**** Supplied data

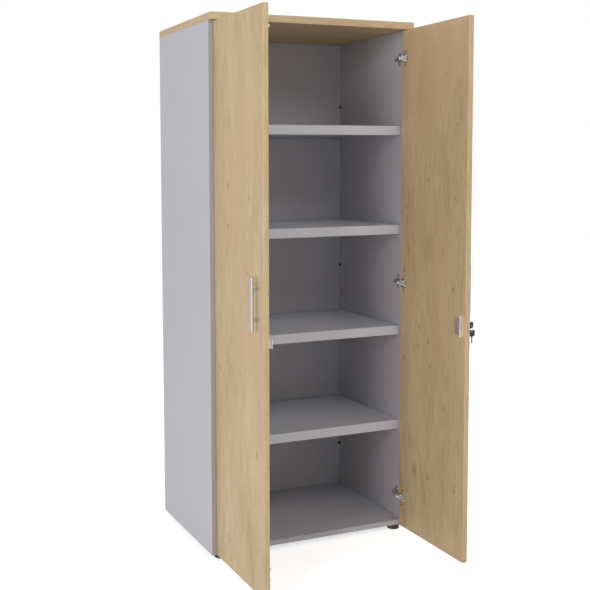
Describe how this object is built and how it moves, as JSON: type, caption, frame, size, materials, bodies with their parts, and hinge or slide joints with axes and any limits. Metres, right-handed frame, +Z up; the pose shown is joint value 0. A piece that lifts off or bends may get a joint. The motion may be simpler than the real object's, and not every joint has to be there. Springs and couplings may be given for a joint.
{
  "type": "storage cabinet",
  "caption": "Tall storage cabinet with hinged doors on concealed cup hinges, steel shelves with file rails, a lock with keys and levelling feet.",
  "frame": {"origin": "centre of the bounding box's base, on the floor, with both doors open at a right angle", "axes": "+Z up, -Y out of the cabinet's front, +X towards the right door as seen from the front"},
  "size_m": [0.833, 0.92, 1.9],
  "materials": {
    "oak_board": "light oak decor, satin",
    "grey_board": "light grey decor, satin",
    "grey_steel": "light grey powder coat",
    "nickel": "satin nickel",
    "zinc": "zinc plated",
    "black_plastic": "matte",
    "beech": "bare beech"
  },
  "bodies": {
    "carcass": {"side_panel_left": "grey_board", "side_panel_right": "grey_board", "top_panel": "oak_board", "bottom_panel": "grey_board", "back_panel": "grey_board", "shelf_1": "grey_steel", "shelf_2": "grey_steel", "shelf_3": "grey_steel", "shelf_4": "grey_steel", "shelf_pins": "nickel", "back_clips": "black_plastic", "cam_locks": "zinc", "cam_bolts": "zinc", "dowels": "beech", "foot_sockets": "zinc", "hinge_plates": "nickel", "hinge_plate_screws": "zinc", "arm_pins": "zinc", "hinge_arm_left_top": "nickel", "hinge_arm_left_middle": "nickel", "hinge_arm_left_bottom": "nickel", "hinge_arm_right_top": "nickel", "hinge_arm_right_middle": "nickel", "hinge_arm_right_bottom": "nickel"},
    "left_long_links": {"long_links_left": "zinc"},
    "left_short_links": {"short_links_left": "zinc"},
    "left_door": {"door_left": "oak_board", "handle_left": "nickel", "hinge_cup_left_top": "nickel", "hinge_cup_left_middle": "nickel", "hinge_cup_left_bottom": "nickel", "cup_pins_left": "zinc", "door_screws": "zinc", "strike": "zinc", "slide_guides": "nickel"},
    "top_slide_bolt": {"slide_bolt_top": "zinc"},
    "bottom_slide_bolt": {"slide_bolt_bottom": "zinc"},
    "right_long_links": {"long_links_right": "zinc"},
    "right_short_links": {"short_links_right": "zinc"},
    "right_door": {"door_right": "oak_board", "handle_right": "nickel", "hinge_cup_right_top": "nickel", "hinge_cup_right_middle": "nickel", "hinge_cup_right_bottom": "nickel", "cup_pins_right": "zinc", "faceplate_screws": "zinc", "lock_case": "zinc", "lock_faceplate": "nickel", "lock_cylinder": "nickel"},
    "key": {"lock_plug": "nickel", "key_blade": "nickel", "key_head": "black_plastic"},
    "lock_bolt": {"lock_bolt": "zinc"},
    "spare_key": {"key_ring": "nickel", "spare_key_blade": "nickel", "spare_key_head": "black_plastic"},
    "front_left_foot": {"foot_front_left": "black_plastic"},
    "front_right_foot": {"foot_front_right": "black_plastic"},
    "rear_left_foot": {"foot_rear_left": "black_plastic"},
    "rear_right_foot": {"foot_rear_right": "black_plastic"}
  },
  "joints": [
    {"name": "left_long_link_turn", "type": "hinge", "parent": "carcass", "child": "left_long_links", "pos_m": [-0.362, -0.0332, 0.9465], "axis": [0, 0, -1], "range_deg": [0, 45]},
    {"name": "left_short_link_turn", "type": "hinge", "parent": "carcass", "child": "left_short_links", "pos_m": [-0.354, -0.04376, 0.9465], "axis": [0, 0, -1], "range_deg": [0, 47.26]},
    {"name": "left_door_swing", "type": "hinge", "parent": "left_long_links", "child": "left_door", "pos_m": [-0.36603, -0.061, 0.9465], "axis": [0, 0, 1], "range_deg": [0, 135]},
    {"name": "top_bolt_slide", "type": "slide", "parent": "left_door", "child": "top_slide_bolt", "axis": [0, 0, 1], "range_m": [0, 0.012]},
    {"name": "bottom_bolt_slide", "type": "slide", "parent": "left_door", "child": "bottom_slide_bolt", "axis": [0, 0, -1], "range_m": [0, 0.012]},
    {"name": "right_long_link_turn", "type": "hinge", "parent": "carcass", "child": "right_long_links", "pos_m": [0.362, -0.0332, 0.9465], "axis": [0, 0, 1], "range_deg": [0, 45]},
    {"name": "right_short_link_turn", "type": "hinge", "parent": "carcass", "child": "right_short_links", "pos_m": [0.354, -0.04376, 0.9465], "axis": [0, 0, 1], "range_deg": [0, 47.26]},
    {"name": "right_door_swing", "type": "hinge", "parent": "right_long_links", "child": "right_door", "pos_m": [0.36603, -0.061, 0.9465], "axis": [0, 0, -1], "range_deg": [0, 135]},
    {"name": "key_turn", "type": "hinge", "parent": "right_door", "child": "key", "pos_m": [0.38253, -0.414, 0.838], "axis": [1, 0, 0], "range_deg": [0, 90]},
    {"name": "lock_bolt_slide", "type": "slide", "parent": "right_door", "child": "lock_bolt", "axis": [0, -1, 0], "range_m": [0, 0.008]},
    {"name": "key_ring_swing", "type": "hinge", "parent": "key", "child": "spare_key", "pos_m": [0.41203, -0.414, 0.83261], "axis": [0, -1, 0], "range_deg": [-25, 80]},
    {"name": "front_left_foot_screw", "type": "slide", "parent": "carcass", "child": "front_left_foot", "axis": [0, 0, -1], "range_m": [0, 0.01]},
    {"name": "front_right_foot_screw", "type": "slide", "parent": "carcass", "child": "front_right_foot", "axis": [0, 0, -1], "range_m": [0, 0.01]},
    {"name": "rear_left_foot_screw", "type": "slide", "parent": "carcass", "child": "rear_left_foot", "axis": [0, 0, -1], "range_m": [0, 0.01]},
    {"name": "rear_right_foot_screw", "type": "slide", "parent": "carcass", "child": "rear_right_foot", "axis": [0, 0, -1], "range_m": [0, 0.01]}
  ],
  "couplings": [
    {"joint": "left_long_link_turn", "follows": "left_door_swing", "ratio": 0.33333},
    {"joint": "left_short_link_turn", "follows": "left_door_swing", "ratio": 0.35007},
    {"joint": "right_long_link_turn", "follows": "right_door_swing", "ratio": 0.33333},
    {"joint": "right_short_link_turn", "follows": "right_door_swing", "ratio": 0.35007},
    {"joint": "lock_bolt_slide", "follows": "key_turn", "m_per_rad": 0.005093}
  ]
}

********

:: Exercise details ::
Word for word, quote all of the data above.

:: Answer in full ::
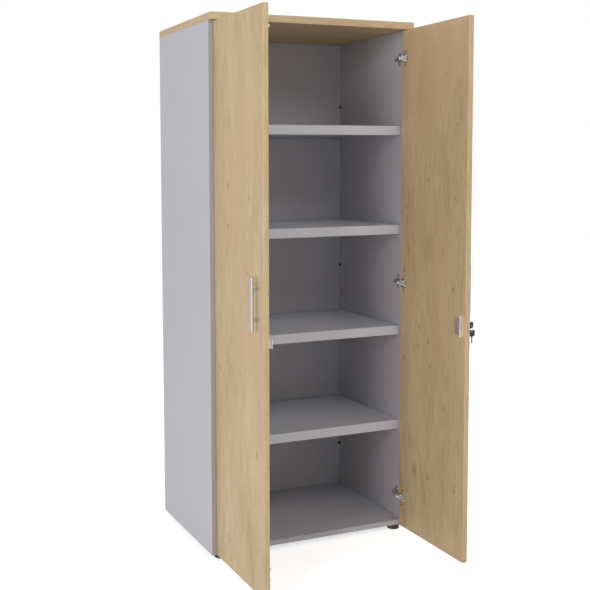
Describe how this object is built and how it moves, as JSON: type, caption, frame, size, materials, bodies with their parts, and hinge or slide joints with axes and any limits. Metres, right-handed frame, +Z up; the pose shown is joint value 0. A piece that lifts off or bends may get a joint. The motion may be simpler than the real object's, and not every joint has to be there. Springs and couplings may be given for a joint.
{
  "type": "storage cabinet",
  "caption": "Tall storage cabinet with hinged doors on concealed cup hinges, steel shelves with file rails, a lock with keys and levelling feet.",
  "frame": {"origin": "centre of the bounding box's base, on the floor, with both doors open at a right angle", "axes": "+Z up, -Y out of the cabinet's front, +X towards the right door as seen from the front"},
  "size_m": [0.833, 0.92, 1.9],
  "materials": {
    "oak_board": "light oak decor, satin",
    "grey_board": "light grey decor, satin",
    "grey_steel": "light grey powder coat",
    "nickel": "satin nickel",
    "zinc": "zinc plated",
    "black_plastic": "matte",
    "beech": "bare beech"
  },
  "bodies": {
    "carcass": {"side_panel_left": "grey_board", "side_panel_right": "grey_board", "top_panel": "oak_board", "bottom_panel": "grey_board", "back_panel": "grey_board", "shelf_1": "grey_steel", "shelf_2": "grey_steel", "shelf_3": "grey_steel", "shelf_4": "grey_steel", "shelf_pins": "nickel", "back_clips": "black_plastic", "cam_locks": "zinc", "cam_bolts": "zinc", "dowels": "beech", "foot_sockets": "zinc", "hinge_plates": "nickel", "hinge_plate_screws": "zinc", "arm_pins": "zinc", "hinge_arm_left_top": "nickel", "hinge_arm_left_middle": "nickel", "hinge_arm_left_bottom": "nickel", "hinge_arm_right_top": "nickel", "hinge_arm_right_middle": "nickel", "hinge_arm_right_bottom": "nickel"},
    "left_long_links": {"long_links_left": "zinc"},
    "left_short_links": {"short_links_left": "zinc"},
    "left_door": {"door_left": "oak_board", "handle_left": "nickel", "hinge_cup_left_top": "nickel", "hinge_cup_left_middle": "nickel", "hinge_cup_left_bottom": "nickel", "cup_pins_left": "zinc", "door_screws": "zinc", "strike": "zinc", "slide_guides": "nickel"},
    "top_slide_bolt": {"slide_bolt_top": "zinc"},
    "bottom_slide_bolt": {"slide_bolt_bottom": "zinc"},
    "right_long_links": {"long_links_right": "zinc"},
    "right_short_links": {"short_links_right": "zinc"},
    "right_door": {"door_right": "oak_board", "handle_right": "nickel", "hinge_cup_right_top": "nickel", "hinge_cup_right_middle": "nickel", "hinge_cup_right_bottom": "nickel", "cup_pins_right": "zinc", "faceplate_screws": "zinc", "lock_case": "zinc", "lock_faceplate": "nickel", "lock_cylinder": "nickel"},
    "key": {"lock_plug": "nickel", "key_blade": "nickel", "key_head": "black_plastic"},
    "lock_bolt": {"lock_bolt": "zinc"},
    "spare_key": {"key_ring": "nickel", "spare_key_blade": "nickel", "spare_key_head": "black_plastic"},
    "front_left_foot": {"foot_front_left": "black_plastic"},
    "front_right_foot": {"foot_front_right": "black_plastic"},
    "rear_left_foot": {"foot_rear_left": "black_plastic"},
    "rear_right_foot": {"foot_rear_right": "black_plastic"}
  },
  "joints": [
    {"name": "left_long_link_turn", "type": "hinge", "parent": "carcass", "child": "left_long_links", "pos_m": [-0.362, -0.0332, 0.9465], "axis": [0, 0, -1], "range_deg": [0, 45]},
    {"name": "left_short_link_turn", "type": "hinge", "parent": "carcass", "child": "left_short_links", "pos_m": [-0.354, -0.04376, 0.9465], "axis": [0, 0, -1], "range_deg": [0, 47.26]},
    {"name": "left_door_swing", "type": "hinge", "parent": "left_long_links", "child": "left_door", "pos_m": [-0.36603, -0.061, 0.9465], "axis": [0, 0, 1], "range_deg": [0, 135]},
    {"name": "top_bolt_slide", "type": "slide", "parent": "left_door", "child": "top_slide_bolt", "axis": [0, 0, 1], "range_m": [0, 0.012]},
    {"name": "bottom_bolt_slide", "type": "slide", "parent": "left_door", "child": "bottom_slide_bolt", "axis": [0, 0, -1], "range_m": [0, 0.012]},
    {"name": "right_long_link_turn", "type": "hinge", "parent": "carcass", "child": "right_long_links", "pos_m": [0.362, -0.0332, 0.9465], "axis": [0, 0, 1], "range_deg": [0, 45]},
    {"name": "right_short_link_turn", "type": "hinge", "parent": "carcass", "child": "right_short_links", "pos_m": [0.354, -0.04376, 0.9465], "axis": [0, 0, 1], "range_deg": [0, 47.26]},
    {"name": "right_door_swing", "type": "hinge", "parent": "right_long_links", "child": "right_door", "pos_m": [0.36603, -0.061, 0.9465], "axis": [0, 0, -1], "range_deg": [0, 135]},
    {"name": "key_turn", "type": "hinge", "parent": "right_door", "child": "key", "pos_m": [0.38253, -0.414, 0.838], "axis": [1, 0, 0], "range_deg": [0, 90]},
    {"name": "lock_bolt_slide", "type": "slide", "parent": "right_door", "child": "lock_bolt", "axis": [0, -1, 0], "range_m": [0, 0.008]},
    {"name": "key_ring_swing", "type": "hinge", "parent": "key", "child": "spare_key", "pos_m": [0.41203, -0.414, 0.83261], "axis": [0, -1, 0], "range_deg": [-25, 80]},
    {"name": "front_left_foot_screw", "type": "slide", "parent": "carcass", "child": "front_left_foot", "axis": [0, 0, -1], "range_m": [0, 0.01]},
    {"name": "front_right_foot_screw", "type": "slide", "parent": "carcass", "child": "front_right_foot", "axis": [0, 0, -1], "range_m": [0, 0.01]},
    {"name": "rear_left_foot_screw", "type": "slide", "parent": "carcass", "child": "rear_left_foot", "axis": [0, 0, -1], "range_m": [0, 0.01]},
    {"name": "rear_right_foot_screw", "type": "slide", "parent": "carcass", "child": "rear_right_foot", "axis": [0, 0, -1], "range_m": [0, 0.01]}
  ],
  "couplings": [
    {"joint": "left_long_link_turn", "follows": "left_door_swing", "ratio": 0.33333},
    {"joint": "left_short_link_turn", "follows": "left_door_swing", "ratio": 0.35007},
    {"joint": "right_long_link_turn", "follows": "right_door_swing", "ratio": 0.33333},
    {"joint": "right_short_link_turn", "follows": "right_door_swing", "ratio": 0.35007},
    {"joint": "lock_bolt_slide", "follows": "key_turn", "m_per_rad": 0.005093}
  ]
}